Roy Moore, then GOP Senate candidate and former chief justice on the Alabama Supreme Court speaks during the annual Family Research Council’s Values Voter Summit at the Omni Shorham Hotel on October 13, 2017 in Washington, DC. (Mark Wilson/Getty Images/AFP)

Bannon backed Roy Moore, a highly controversial judge who has said homosexual conduct should be illegal and that Muslims shouldn’t be allowed to serve in Congress, whereas Trump endorsed his opponent, Luther Strange.

Moore won.

Green said Bannon will continue to look for candidates like Moore, who can “steer the party in the more populist direction that Bannon wants.”

But whether Bannon is able to succeed in ultimately tilting Trump more toward his brand of economic nationalism is unclear. Green contends, however, that the influence he’s already had over the 45th president is enormous.

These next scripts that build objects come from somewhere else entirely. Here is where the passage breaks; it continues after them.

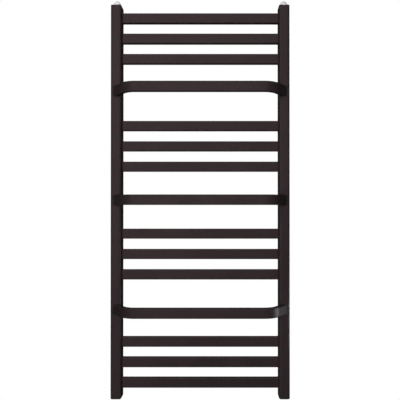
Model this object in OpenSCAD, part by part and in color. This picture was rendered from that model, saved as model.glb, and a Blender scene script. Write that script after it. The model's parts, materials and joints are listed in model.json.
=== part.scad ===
// Wall-hung ladder towel warmer heated by hot water.
// Two upright tubes carry twelve flat rungs in four groups of three, and three bars that are
// bowed out to the front, one between each two groups.  Hot water comes in and leaves through the
// ports at the uprights' lower ends, and a bleed vent sits on each upper end.  Four telescopic
// brackets hold the uprights to the wall.
//
// Millimetres.  +Z is up, the front faces -Y and the wall face is the plane Y = 0.  The origin is
// the middle of the four wall screw holes.

/* [Rack] */
// Width over both uprights
rack_w = 532; // [400:1:800]
// Height of the uprights over their end blocks
rack_h = 1170; // [1000:5:1600]
// Clear gap between the wall and the back of the uprights
wall_gap = 45; // [42:1:90]

/* [Uprights] */
// Width of an upright, seen from the front
upright_w = 32; // [29:1:50]
// Depth of an upright, front to back
upright_d = 40; // [30:1:60]
// Wall of the upright tube
upright_wall = 2; // [1.2:0.1:3]
// Corner radius of the upright tube
upright_r = 7; // [4:0.5:10]
// Height of the solid block that closes each end of an upright
block_h = 16; // [14:1:30]
// Rounding along the outer edges of an end block
block_edge_r = 2.5; // [0.5:0.1:4]
// Radius of the tapped hole in an end block
port_r = 9.3; // [7:0.1:11]

/* [Rungs] */
// Height of a rung, seen from the front
rung_h = 30; // [16:1:36]
// Depth of a rung, front to back
rung_t = 15; // [10:0.5:25]
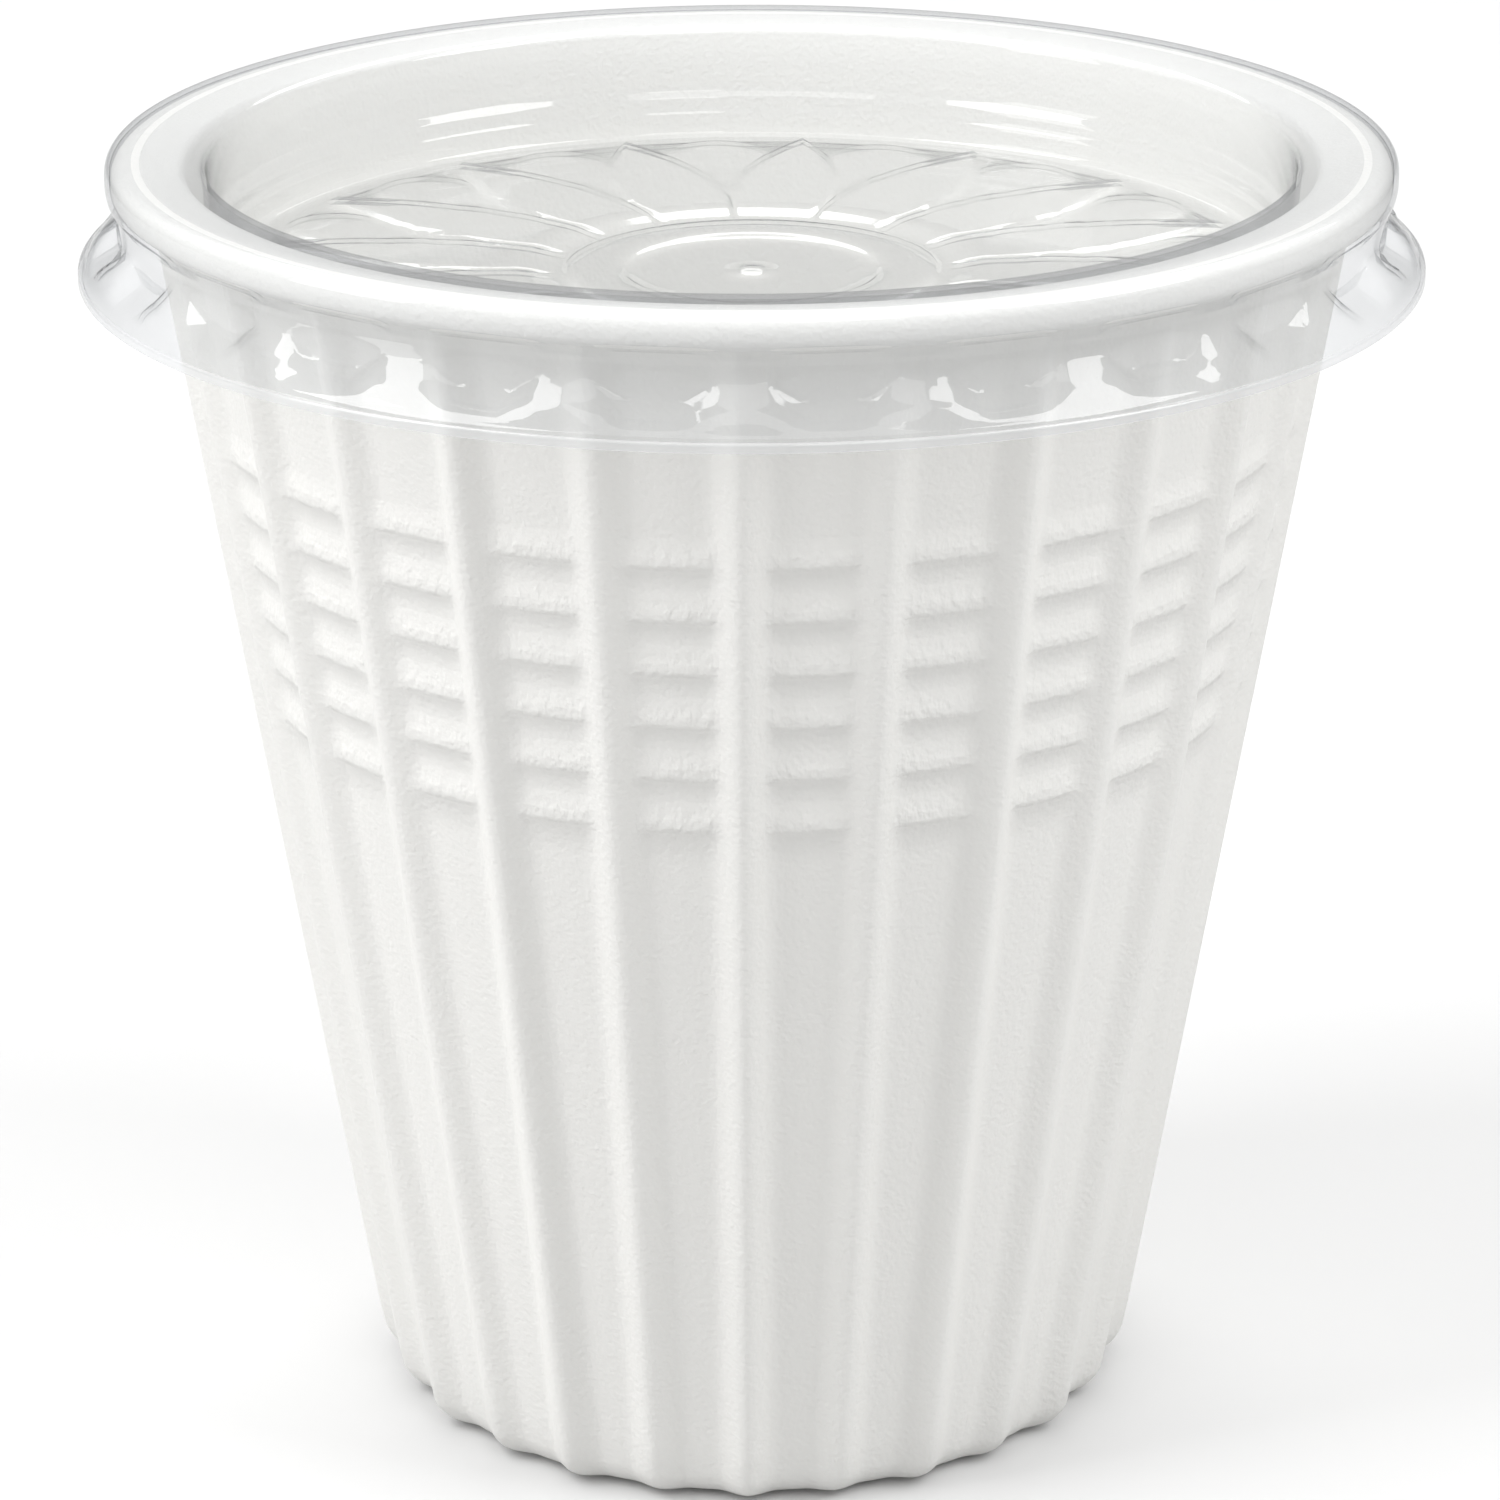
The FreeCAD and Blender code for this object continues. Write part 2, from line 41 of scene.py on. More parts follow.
# The camera stands a forearm away and looks down into the lid
camera = {
    "place": (0, -0.40988, 0.21005),
    "tilt": 69.401,
    "roll": -0.115,
    "lens": 122.18,
    "sensor": 36,
    "shift": -0.00183,
    "nearest": 0.01,
}

bpy.ops.object.select_all(action="DESELECT")
bpy.ops.object.camera_add(location=camera["place"], rotation=(radians(camera["tilt"]), 0, 0))
cam = bpy.context.object
cam.name = "cupCamera"
cam.rotation_euler.rotate_axis("Z", radians(camera["roll"]))
cam.data.lens = camera["lens"]
cam.data.sensor_width = camera["sensor"]
cam.data.shift_x = camera["shift"]
cam.data.clip_start = camera["nearest"]
bpy.context.scene.camera = cam
print("camera placed")


# How near two points are merged, in millimetres
merging = {
    "inSector": 0.002,
    "betweenSectors": 0.01,
}


# Leaves only the given pieces selected, with the first of them active
def selectOnly(*pieces):
    bpy.ops.object.select_all(action="DESELECT")
    for piece in pieces:
        piece.select_set(True)
    bpy.context.view_layer.objects.active = pieces[0]


# Eases from 0 at low to 1 at high
def smooth(value, low, high):
    t = min(max((value - low) / (high - low), 0), 1)
    return t * t * (3 - 2 * t)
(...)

“Historically, I think that Bannon helped inform Trump’s politics and his worldview to an extent that people still don’t fully appreciate, because at the time Trump met Bannon in 2011, right about the time when he was becoming serious about politics, when serious political advisers wouldn’t give Trump the time of day, people like Bannon  were meeting with him and tutoring him on a brand of politics that you see reflected in Breitbart News — populist, anti-immigrant, nationalist — that flirts with racial and anti-Semitic undertones, all the things that we saw Trump express as a candidate and on the campaign trail,” he said. “I think a lot of that came from Bannon. I think he had a very big, formative influence on Trump.”

He then paused. “I don’t think Trump would be president today if it weren’t for Steve Bannon.”